Incidently, on reflection I think we may be looking at the survey from a glass is half empty perspective. Given the often cited perception of the rising tide of the religious right in the US it is quite heartening that almost half the population would be happy to see an openly atheistic President. Let's continue to fill the glass which is already half full.

Fri, 23 Feb 2007 16:01:00 UTC | #20688

MelM's Avatar Comment 32 by MelM

Fri, 23 Feb 2007 16:02:00 UTC | #20689

kkant's Avatar Comment 33 by kkant

Bizzaro writes:
"You are all demonstrating a very shallow knowledge of the Bible."

And you are demonstrating a very dishonest "knowledge" of the Bible. God gave you a COMMAND: "Kill anyone who works on the Sabbath". Who do you think you are, Bizzaro, to pretend that this COMMAND doesn't apply to you? The Old Testament contains GOD'S WORD--how dare you blaspheme it by denying it.
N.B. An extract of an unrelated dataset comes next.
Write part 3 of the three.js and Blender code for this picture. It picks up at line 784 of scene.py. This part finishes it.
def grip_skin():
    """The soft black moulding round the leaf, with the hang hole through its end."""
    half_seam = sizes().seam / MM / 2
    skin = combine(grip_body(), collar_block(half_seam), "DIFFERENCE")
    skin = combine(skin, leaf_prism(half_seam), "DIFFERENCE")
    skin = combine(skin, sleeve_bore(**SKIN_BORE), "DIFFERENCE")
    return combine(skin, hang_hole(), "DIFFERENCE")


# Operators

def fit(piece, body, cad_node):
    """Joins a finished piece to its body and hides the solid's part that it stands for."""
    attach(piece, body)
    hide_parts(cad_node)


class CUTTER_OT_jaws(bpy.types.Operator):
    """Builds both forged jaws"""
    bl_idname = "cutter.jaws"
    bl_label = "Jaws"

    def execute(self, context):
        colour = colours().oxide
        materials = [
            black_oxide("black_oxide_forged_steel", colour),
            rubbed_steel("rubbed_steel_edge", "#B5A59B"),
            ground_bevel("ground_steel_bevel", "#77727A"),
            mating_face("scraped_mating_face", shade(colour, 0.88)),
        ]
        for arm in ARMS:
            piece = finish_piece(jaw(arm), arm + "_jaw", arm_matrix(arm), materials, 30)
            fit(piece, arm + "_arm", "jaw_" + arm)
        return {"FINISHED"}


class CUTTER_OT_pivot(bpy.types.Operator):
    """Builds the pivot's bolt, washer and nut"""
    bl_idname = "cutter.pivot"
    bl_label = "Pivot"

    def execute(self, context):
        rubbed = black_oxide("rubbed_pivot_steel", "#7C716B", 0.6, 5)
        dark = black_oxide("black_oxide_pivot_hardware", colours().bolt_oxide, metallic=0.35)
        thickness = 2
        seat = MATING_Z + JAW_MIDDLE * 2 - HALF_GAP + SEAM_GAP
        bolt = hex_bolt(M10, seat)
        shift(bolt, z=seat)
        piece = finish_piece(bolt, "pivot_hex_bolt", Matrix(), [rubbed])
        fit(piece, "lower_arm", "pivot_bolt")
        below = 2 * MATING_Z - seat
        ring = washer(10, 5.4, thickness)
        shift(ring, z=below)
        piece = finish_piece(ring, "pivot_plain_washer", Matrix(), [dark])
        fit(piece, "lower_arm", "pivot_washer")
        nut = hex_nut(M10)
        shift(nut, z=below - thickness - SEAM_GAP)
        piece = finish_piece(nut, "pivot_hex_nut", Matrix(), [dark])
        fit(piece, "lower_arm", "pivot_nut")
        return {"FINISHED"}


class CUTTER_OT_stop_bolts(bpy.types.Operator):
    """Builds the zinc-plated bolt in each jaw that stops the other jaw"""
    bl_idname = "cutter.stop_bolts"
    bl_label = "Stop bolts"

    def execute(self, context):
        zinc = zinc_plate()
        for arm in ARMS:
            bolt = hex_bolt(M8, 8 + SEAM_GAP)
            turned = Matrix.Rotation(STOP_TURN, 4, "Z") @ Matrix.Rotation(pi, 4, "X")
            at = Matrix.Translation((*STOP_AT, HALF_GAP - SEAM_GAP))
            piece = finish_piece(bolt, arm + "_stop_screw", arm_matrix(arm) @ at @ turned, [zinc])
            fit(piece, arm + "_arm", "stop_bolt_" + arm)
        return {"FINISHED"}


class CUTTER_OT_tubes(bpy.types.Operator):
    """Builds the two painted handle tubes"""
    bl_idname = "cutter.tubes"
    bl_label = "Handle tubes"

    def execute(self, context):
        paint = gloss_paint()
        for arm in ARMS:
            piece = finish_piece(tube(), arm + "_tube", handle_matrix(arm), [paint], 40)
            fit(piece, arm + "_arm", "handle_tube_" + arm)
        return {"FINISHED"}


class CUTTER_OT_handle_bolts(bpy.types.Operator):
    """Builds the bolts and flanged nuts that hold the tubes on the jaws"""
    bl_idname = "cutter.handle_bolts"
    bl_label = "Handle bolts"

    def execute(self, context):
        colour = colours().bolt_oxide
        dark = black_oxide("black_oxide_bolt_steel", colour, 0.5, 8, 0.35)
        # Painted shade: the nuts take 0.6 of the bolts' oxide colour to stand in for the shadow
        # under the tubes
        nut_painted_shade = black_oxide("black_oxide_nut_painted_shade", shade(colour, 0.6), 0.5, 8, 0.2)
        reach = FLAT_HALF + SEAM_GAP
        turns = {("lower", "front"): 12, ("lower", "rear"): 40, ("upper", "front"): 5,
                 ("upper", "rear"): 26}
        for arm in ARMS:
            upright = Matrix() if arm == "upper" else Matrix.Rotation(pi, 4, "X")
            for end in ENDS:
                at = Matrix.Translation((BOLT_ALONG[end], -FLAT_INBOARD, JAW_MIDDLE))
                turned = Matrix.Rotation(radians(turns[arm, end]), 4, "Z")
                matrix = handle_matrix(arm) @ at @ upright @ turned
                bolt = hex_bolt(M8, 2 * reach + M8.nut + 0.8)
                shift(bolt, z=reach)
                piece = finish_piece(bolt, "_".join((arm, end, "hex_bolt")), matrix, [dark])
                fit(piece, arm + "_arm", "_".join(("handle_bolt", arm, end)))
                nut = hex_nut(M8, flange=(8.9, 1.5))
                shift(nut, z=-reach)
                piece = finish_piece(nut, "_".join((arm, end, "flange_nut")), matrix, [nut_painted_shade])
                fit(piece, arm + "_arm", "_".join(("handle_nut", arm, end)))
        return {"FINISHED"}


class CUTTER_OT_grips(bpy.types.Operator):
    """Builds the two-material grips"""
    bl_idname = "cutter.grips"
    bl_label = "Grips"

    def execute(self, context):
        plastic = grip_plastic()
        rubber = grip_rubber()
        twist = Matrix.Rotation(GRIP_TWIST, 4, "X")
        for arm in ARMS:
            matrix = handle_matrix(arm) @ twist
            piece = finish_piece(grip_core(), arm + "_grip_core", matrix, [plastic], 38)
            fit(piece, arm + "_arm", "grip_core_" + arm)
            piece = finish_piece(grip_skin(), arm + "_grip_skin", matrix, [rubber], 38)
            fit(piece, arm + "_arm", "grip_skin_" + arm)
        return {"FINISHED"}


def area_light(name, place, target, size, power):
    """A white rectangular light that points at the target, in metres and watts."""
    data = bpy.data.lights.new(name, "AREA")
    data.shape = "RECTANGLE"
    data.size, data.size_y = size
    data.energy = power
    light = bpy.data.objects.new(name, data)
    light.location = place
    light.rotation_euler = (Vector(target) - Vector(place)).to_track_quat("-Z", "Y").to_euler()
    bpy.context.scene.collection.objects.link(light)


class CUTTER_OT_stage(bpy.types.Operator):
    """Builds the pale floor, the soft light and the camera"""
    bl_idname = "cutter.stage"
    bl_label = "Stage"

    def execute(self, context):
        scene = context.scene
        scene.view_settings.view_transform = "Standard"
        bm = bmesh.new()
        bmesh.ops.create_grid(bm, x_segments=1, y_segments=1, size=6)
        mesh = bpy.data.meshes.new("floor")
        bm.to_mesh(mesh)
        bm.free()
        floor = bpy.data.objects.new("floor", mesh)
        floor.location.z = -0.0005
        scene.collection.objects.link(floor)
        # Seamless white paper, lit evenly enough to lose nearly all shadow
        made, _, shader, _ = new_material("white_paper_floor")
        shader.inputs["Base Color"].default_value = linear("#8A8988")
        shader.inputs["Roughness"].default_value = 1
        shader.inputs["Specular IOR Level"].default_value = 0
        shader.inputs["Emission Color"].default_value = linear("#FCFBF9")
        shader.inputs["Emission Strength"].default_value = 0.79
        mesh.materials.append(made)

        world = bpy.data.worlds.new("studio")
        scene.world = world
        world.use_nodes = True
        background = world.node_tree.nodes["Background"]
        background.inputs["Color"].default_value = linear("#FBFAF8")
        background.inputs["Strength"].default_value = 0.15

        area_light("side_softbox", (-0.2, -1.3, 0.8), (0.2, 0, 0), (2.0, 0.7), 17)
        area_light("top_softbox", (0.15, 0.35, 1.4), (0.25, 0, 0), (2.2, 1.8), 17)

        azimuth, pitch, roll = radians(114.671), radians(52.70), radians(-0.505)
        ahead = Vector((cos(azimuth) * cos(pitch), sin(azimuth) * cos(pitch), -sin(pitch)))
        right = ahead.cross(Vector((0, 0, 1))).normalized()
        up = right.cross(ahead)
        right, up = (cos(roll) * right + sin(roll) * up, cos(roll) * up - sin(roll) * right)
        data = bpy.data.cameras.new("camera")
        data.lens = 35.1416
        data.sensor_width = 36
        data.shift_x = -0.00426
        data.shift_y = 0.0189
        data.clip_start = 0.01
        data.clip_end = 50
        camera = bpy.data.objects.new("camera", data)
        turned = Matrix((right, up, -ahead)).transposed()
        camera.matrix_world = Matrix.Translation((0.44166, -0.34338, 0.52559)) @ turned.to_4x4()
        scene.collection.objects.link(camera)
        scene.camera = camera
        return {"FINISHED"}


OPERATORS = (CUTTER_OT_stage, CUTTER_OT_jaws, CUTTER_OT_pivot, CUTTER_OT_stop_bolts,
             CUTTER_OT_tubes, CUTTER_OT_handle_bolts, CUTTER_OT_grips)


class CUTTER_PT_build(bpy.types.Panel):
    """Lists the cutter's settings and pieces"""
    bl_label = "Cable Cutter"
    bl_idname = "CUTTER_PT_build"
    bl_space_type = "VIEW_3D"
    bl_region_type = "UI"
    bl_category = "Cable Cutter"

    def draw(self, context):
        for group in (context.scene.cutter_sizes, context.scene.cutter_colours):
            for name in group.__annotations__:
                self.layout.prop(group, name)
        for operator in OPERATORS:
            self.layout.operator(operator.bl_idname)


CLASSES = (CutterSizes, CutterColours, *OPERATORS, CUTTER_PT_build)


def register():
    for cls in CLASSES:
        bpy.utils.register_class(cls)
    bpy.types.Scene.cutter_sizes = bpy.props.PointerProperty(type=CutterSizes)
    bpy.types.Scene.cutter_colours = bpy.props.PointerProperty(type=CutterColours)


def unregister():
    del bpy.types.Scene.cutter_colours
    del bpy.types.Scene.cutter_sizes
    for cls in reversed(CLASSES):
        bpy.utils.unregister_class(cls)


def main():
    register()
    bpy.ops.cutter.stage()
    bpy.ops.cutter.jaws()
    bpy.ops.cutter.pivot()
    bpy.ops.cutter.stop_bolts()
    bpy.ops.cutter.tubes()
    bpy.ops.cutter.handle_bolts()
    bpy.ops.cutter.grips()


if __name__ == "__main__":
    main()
Religious freedom? In the Bible? What a laugh. No, actually, the LAW OF GOD says not to worship other gods. The 10 commandments still apply. If this were a christian country, we would make laws against other gods just like we have a laws against stealing and murder (even if all those christian laws were "personal" as you claim). In fact, our constitution goes in exactly the opposite direction: we forbid the government to make laws against any other gods. This is an anti-Christian tenet, both in letter and spirit.

The old testament and the 10 commandments are a part of the Bible, they are God's word. I understand why you want to sneakily and dishonestly try to deny that, since there is so much in that part of the Bible that is so embarrasing to anyone who isn't a complete barbarian. But that doesn't make your denial true. If you want to be a Christian, you have to defend the old testament--that is as much god's word as the new. So, once again, answer me this: does the first commandment from god contradict the first amendment of the US constitution?



Michael writes:
"You have come halfway along that path by rejecting the nastiness of the Old Testament. You now have to just discard a lot of the New Testament."
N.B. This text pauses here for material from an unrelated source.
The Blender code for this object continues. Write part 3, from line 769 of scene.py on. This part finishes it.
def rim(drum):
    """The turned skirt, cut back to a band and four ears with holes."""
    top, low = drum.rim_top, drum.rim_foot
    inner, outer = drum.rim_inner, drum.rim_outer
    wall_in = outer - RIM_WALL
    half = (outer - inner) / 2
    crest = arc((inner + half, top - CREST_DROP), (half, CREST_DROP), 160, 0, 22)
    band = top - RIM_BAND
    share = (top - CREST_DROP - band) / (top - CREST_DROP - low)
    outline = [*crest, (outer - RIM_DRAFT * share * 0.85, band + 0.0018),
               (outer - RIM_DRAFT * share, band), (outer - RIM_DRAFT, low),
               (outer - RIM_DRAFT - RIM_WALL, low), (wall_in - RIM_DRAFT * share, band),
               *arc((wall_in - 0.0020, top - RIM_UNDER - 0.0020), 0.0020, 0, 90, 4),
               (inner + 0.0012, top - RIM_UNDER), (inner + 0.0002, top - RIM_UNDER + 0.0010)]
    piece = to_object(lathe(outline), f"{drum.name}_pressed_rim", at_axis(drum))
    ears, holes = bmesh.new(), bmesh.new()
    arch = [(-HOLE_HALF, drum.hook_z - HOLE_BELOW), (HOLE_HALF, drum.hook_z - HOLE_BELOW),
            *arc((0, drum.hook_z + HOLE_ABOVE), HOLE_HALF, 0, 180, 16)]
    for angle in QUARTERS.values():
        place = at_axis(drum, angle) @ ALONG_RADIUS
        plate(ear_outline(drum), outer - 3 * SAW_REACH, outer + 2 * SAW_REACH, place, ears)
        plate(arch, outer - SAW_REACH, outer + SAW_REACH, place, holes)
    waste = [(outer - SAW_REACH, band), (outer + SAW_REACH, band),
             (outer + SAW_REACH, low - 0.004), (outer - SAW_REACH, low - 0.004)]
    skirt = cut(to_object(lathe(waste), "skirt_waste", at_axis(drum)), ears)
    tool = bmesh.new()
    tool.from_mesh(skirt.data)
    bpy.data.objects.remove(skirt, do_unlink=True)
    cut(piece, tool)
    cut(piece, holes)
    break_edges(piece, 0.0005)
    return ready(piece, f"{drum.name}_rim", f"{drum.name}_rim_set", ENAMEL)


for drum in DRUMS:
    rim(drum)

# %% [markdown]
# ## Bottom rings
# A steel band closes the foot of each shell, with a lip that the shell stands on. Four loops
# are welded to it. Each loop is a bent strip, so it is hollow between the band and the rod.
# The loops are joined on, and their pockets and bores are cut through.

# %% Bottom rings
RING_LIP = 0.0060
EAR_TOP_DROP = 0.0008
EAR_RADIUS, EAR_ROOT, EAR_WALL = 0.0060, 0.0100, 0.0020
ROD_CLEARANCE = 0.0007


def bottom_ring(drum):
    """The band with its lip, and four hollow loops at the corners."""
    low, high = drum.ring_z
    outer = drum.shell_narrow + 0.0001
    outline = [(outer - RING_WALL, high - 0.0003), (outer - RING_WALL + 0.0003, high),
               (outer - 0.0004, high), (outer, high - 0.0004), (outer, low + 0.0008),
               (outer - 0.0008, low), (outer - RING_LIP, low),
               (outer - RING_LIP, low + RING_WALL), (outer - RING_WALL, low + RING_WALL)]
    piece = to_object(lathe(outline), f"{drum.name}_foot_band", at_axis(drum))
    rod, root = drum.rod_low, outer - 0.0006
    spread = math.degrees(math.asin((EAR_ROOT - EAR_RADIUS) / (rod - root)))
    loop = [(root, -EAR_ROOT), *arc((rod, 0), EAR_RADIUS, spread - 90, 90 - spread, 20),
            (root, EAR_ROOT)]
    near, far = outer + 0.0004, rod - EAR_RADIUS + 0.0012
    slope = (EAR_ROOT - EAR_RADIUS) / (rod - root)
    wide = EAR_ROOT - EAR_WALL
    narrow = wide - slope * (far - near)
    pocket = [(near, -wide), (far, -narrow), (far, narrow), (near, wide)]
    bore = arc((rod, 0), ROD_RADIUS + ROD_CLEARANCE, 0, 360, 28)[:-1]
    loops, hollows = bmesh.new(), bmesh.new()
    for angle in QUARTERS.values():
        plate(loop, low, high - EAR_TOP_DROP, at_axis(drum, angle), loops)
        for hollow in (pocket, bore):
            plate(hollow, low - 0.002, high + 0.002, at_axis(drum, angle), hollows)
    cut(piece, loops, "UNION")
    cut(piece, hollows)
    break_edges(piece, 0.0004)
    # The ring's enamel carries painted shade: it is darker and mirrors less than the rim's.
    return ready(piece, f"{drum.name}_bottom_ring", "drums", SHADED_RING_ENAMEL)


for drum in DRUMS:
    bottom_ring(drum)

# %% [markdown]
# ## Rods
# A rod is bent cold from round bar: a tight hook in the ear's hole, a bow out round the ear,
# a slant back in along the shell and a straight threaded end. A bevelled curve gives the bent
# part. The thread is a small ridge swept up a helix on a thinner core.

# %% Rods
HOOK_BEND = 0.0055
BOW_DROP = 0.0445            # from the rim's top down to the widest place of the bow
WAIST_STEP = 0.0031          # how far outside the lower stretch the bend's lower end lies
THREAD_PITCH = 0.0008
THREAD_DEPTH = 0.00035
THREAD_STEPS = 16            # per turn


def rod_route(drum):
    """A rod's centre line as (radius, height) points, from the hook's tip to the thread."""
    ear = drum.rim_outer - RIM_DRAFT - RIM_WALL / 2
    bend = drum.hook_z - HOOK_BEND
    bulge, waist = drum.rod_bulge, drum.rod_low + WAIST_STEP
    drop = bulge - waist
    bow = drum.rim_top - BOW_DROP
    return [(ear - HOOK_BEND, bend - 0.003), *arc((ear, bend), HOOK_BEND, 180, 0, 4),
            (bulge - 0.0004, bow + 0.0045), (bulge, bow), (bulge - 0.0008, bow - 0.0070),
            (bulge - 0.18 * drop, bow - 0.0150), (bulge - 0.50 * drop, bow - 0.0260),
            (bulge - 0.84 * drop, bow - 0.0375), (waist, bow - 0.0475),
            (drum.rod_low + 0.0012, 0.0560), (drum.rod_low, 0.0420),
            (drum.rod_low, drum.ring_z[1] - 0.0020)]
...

Rejecting the Old Testament is not "halfway along the path", as Mr Bizzaro's posts demonstrate admirably. Theists only reject the OT as an intellectually dishonest way to pick and choose what part of God's word to accept, in an attempt to artifically win an argument for God as a whole.

Fri, 23 Feb 2007 16:03:00 UTC | #20690

Graham's Avatar Comment 1 by Graham

I'm pretty sure there have been no black, jewish, hispanic, women or homosexual presidents (possibly bi?), but I'm not so sure there hasn't already been an atheist president. I suspect there probably has.

Barak Obama's religiosity seems to have grown in proportion to his political ambitions and since both his parents were agnostic or atheist I remain sceptical of his own beliefs and a little cynical about someone who appears to use a religous image simply to get elected.

Fri, 23 Feb 2007 16:06:00 UTC | #20654

Planeswalker's Avatar Comment 2 by Planeswalker

Isn't Obama a Muslim? Then wouldn't it benefit him more to say that he is Christian?

By the way, it could be pretty cool to see some religious politician getting elected as president, and when he have his first speech, he says "Hah! I was bluffing! I'm actually an Atheist! And there's nothing you can do about it!"

Fri, 23 Feb 2007 16:09:00 UTC | #20655

goldmineguttd's Avatar Comment 4 by goldmineguttd

Isn't Obama a Muslim? Then wouldn't it benefit him more to say that he is Christian?

It's kind of disturbing that you think that. Have you been watching Fox News?

He's a Christian, and I've read parts of his book, and his take on religion in public discourse is pretty similar to Dennett's. I'm supporting him, he's the best we can expect.

Fri, 23 Feb 2007 16:21:00 UTC | #20657

Graham's Avatar Comment 5 by Graham

As an interested observer north of the border I would tend to agree with you goldmineguttd. It's an interesting dilemma on whether to "out" his potential sceptisism or whether to go along with the possible religious role playing to increase his electoral chances.

Fri, 23 Feb 2007 16:28:00 UTC | #20658

the great teapot's Avatar Comment 34 by the great teapot

re comment 30
The Bible may have cultural worth. But as for a work of literature -it is very patronising to suggest it has any.
The bible is a translation of a translation of a translation..
I recently tried and I repeat tried to read the book of Job. The essential message can be understood by reading the 1st and last pages alone, the intervening pages ( and there are many)are repetetive horseshite and impoosible to understand horeshite at that. But then I supoose the thicker the book the more impressive it looks.